TASK STATEMENT
Reproduce, word for word, only the lines from the one containing "imported = [obj" through the one containing "Triple = tuple[float, float, float]", both included.
☆ ☆ ☆ ☆
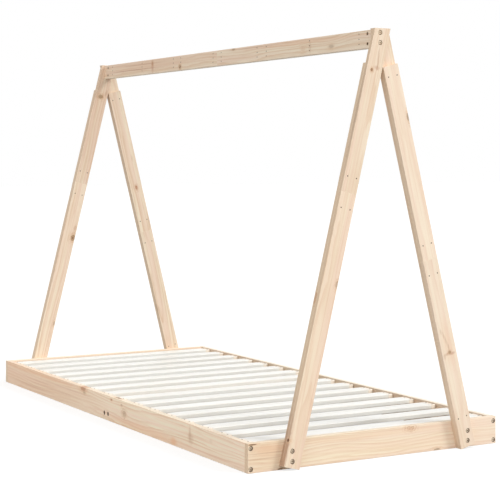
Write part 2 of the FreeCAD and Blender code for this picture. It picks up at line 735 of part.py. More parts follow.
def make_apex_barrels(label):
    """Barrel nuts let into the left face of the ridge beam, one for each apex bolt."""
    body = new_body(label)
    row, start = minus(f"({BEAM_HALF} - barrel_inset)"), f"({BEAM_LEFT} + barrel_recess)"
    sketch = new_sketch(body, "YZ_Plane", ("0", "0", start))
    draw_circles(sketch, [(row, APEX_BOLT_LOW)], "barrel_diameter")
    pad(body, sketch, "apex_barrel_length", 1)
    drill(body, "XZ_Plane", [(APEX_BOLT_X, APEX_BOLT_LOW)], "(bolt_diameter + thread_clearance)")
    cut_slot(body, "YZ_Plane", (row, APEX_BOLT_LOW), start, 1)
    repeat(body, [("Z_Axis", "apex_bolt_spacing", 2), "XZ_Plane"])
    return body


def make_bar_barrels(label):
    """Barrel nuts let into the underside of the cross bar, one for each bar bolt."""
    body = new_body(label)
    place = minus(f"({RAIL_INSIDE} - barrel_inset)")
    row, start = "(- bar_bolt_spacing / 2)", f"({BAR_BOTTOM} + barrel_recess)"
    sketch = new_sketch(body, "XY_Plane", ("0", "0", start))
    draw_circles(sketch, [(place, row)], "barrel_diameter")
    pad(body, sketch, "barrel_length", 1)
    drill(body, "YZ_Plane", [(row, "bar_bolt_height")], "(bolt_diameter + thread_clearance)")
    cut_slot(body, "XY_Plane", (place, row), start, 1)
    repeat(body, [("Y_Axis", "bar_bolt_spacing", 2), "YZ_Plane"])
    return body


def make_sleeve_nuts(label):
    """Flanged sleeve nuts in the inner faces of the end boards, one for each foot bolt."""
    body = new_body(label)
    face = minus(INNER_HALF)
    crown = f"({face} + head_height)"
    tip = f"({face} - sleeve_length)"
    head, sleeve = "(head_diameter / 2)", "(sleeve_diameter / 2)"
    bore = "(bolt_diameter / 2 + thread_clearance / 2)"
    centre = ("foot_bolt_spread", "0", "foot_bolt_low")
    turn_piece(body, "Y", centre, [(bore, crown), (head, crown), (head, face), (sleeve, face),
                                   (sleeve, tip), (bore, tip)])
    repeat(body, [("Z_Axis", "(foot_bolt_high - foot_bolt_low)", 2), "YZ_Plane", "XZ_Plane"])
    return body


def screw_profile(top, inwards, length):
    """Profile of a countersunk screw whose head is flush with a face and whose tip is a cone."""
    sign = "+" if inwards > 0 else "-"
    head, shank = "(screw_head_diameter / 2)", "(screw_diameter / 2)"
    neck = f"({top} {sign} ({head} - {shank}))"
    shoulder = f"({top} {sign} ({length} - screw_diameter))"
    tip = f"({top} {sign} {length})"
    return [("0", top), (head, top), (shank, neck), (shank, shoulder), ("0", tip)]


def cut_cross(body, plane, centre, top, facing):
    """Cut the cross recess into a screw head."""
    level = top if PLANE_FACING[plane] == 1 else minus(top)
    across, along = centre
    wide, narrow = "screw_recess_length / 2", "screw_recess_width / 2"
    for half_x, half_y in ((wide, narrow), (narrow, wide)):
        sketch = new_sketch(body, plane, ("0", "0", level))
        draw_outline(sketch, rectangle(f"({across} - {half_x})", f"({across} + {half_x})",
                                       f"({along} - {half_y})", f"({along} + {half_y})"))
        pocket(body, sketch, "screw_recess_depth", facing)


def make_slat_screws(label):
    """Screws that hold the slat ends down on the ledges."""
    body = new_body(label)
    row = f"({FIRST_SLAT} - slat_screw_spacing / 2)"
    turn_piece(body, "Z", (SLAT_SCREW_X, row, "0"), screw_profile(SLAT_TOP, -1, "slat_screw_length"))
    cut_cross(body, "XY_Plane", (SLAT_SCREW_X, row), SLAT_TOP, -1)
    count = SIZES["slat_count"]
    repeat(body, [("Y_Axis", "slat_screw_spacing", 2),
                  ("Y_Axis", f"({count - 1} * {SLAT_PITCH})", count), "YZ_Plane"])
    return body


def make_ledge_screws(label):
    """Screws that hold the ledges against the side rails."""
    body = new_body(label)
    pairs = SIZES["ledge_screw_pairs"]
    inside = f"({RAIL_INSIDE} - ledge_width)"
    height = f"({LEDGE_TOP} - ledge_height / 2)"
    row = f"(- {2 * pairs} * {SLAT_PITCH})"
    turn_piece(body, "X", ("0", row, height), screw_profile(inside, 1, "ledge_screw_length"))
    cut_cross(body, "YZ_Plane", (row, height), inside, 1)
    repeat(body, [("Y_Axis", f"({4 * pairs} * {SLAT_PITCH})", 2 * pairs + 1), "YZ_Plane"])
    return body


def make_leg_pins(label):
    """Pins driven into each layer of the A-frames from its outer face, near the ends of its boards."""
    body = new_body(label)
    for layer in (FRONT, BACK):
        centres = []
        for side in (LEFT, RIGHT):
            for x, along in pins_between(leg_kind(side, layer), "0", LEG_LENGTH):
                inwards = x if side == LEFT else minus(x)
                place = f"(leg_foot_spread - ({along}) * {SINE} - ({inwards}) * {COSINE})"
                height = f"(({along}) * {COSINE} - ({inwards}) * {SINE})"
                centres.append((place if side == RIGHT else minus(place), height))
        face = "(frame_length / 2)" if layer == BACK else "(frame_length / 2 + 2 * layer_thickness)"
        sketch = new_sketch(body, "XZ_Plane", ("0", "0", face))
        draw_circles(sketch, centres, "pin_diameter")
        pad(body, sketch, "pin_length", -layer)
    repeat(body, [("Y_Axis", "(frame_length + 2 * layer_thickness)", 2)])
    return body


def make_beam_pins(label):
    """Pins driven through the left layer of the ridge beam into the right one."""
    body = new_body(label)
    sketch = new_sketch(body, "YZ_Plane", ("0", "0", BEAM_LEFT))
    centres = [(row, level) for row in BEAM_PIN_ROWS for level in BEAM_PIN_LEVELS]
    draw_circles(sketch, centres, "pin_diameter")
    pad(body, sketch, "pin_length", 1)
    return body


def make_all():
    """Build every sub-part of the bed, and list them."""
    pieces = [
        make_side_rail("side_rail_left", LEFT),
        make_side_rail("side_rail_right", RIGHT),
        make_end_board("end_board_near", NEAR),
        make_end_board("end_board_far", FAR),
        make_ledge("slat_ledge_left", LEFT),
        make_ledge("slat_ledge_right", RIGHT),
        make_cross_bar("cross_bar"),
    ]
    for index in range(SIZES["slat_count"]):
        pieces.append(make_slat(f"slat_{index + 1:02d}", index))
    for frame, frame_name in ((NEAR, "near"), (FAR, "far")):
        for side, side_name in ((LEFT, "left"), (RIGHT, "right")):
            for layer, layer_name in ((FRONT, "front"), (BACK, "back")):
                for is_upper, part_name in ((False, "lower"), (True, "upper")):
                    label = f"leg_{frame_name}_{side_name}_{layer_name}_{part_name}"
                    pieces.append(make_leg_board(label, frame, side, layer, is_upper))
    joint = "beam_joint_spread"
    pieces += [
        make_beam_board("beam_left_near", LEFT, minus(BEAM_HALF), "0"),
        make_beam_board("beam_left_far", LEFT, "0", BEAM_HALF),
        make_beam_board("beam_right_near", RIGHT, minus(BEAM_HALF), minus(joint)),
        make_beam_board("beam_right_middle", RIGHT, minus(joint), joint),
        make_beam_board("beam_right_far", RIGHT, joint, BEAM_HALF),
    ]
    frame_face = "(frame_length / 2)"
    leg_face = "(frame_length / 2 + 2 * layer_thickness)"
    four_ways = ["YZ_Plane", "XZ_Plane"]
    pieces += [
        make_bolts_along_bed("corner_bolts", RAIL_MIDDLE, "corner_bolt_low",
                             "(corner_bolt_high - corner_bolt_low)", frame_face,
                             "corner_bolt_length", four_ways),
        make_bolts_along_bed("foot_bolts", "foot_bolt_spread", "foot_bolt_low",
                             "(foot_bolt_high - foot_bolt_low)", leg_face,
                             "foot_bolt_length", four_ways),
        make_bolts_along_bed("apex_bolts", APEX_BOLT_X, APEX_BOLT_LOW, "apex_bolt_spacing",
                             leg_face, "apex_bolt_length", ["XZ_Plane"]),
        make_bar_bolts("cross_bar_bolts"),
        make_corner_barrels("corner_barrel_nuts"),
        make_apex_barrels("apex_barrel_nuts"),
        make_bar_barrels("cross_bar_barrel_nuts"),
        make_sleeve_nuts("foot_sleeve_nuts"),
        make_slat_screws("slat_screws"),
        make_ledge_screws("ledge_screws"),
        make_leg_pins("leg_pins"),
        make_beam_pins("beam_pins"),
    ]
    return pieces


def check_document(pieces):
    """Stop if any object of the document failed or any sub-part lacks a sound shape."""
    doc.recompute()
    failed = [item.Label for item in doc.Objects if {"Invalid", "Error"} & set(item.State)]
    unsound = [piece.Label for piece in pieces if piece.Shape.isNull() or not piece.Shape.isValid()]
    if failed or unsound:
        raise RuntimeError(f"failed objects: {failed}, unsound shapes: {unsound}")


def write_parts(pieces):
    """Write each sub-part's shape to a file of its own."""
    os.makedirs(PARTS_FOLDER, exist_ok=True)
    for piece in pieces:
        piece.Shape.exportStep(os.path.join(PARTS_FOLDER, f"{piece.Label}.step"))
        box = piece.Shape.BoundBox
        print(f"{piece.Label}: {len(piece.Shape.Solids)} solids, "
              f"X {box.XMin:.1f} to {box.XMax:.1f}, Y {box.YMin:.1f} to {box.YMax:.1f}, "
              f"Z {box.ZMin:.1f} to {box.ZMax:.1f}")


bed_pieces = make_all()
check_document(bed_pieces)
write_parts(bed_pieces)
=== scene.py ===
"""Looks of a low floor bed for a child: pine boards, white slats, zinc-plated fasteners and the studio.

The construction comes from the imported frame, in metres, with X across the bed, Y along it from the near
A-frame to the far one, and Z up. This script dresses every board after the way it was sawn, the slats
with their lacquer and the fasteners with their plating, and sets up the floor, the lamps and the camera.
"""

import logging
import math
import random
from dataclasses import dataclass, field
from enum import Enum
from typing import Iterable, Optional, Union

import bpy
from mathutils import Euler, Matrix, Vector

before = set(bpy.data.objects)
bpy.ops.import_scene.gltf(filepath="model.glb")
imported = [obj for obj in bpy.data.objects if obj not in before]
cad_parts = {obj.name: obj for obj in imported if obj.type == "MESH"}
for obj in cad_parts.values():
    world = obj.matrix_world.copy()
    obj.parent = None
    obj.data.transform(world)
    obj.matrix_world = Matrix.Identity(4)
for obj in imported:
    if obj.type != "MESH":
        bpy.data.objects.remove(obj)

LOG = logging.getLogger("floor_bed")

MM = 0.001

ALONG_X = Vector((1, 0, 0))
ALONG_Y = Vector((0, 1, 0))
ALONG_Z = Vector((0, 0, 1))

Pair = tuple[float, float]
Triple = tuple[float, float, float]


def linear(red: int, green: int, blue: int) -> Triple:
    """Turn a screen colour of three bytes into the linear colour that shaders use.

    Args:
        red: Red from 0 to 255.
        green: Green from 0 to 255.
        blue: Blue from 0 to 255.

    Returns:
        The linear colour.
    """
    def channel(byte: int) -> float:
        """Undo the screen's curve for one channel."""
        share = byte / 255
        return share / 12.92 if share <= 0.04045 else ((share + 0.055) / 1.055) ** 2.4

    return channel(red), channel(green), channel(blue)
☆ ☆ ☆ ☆
WRITTEN SOLUTION
imported = [obj for obj in bpy.data.objects if obj not in before]
cad_parts = {obj.name: obj for obj in imported if obj.type == "MESH"}
for obj in cad_parts.values():
    world = obj.matrix_world.copy()
    obj.parent = None
    obj.data.transform(world)
    obj.matrix_world = Matrix.Identity(4)
for obj in imported:
    if obj.type != "MESH":
        bpy.data.objects.remove(obj)

LOG = logging.getLogger("floor_bed")

MM = 0.001

ALONG_X = Vector((1, 0, 0))
ALONG_Y = Vector((0, 1, 0))
ALONG_Z = Vector((0, 0, 1))

Pair = tuple[float, float]
Triple = tuple[float, float, float]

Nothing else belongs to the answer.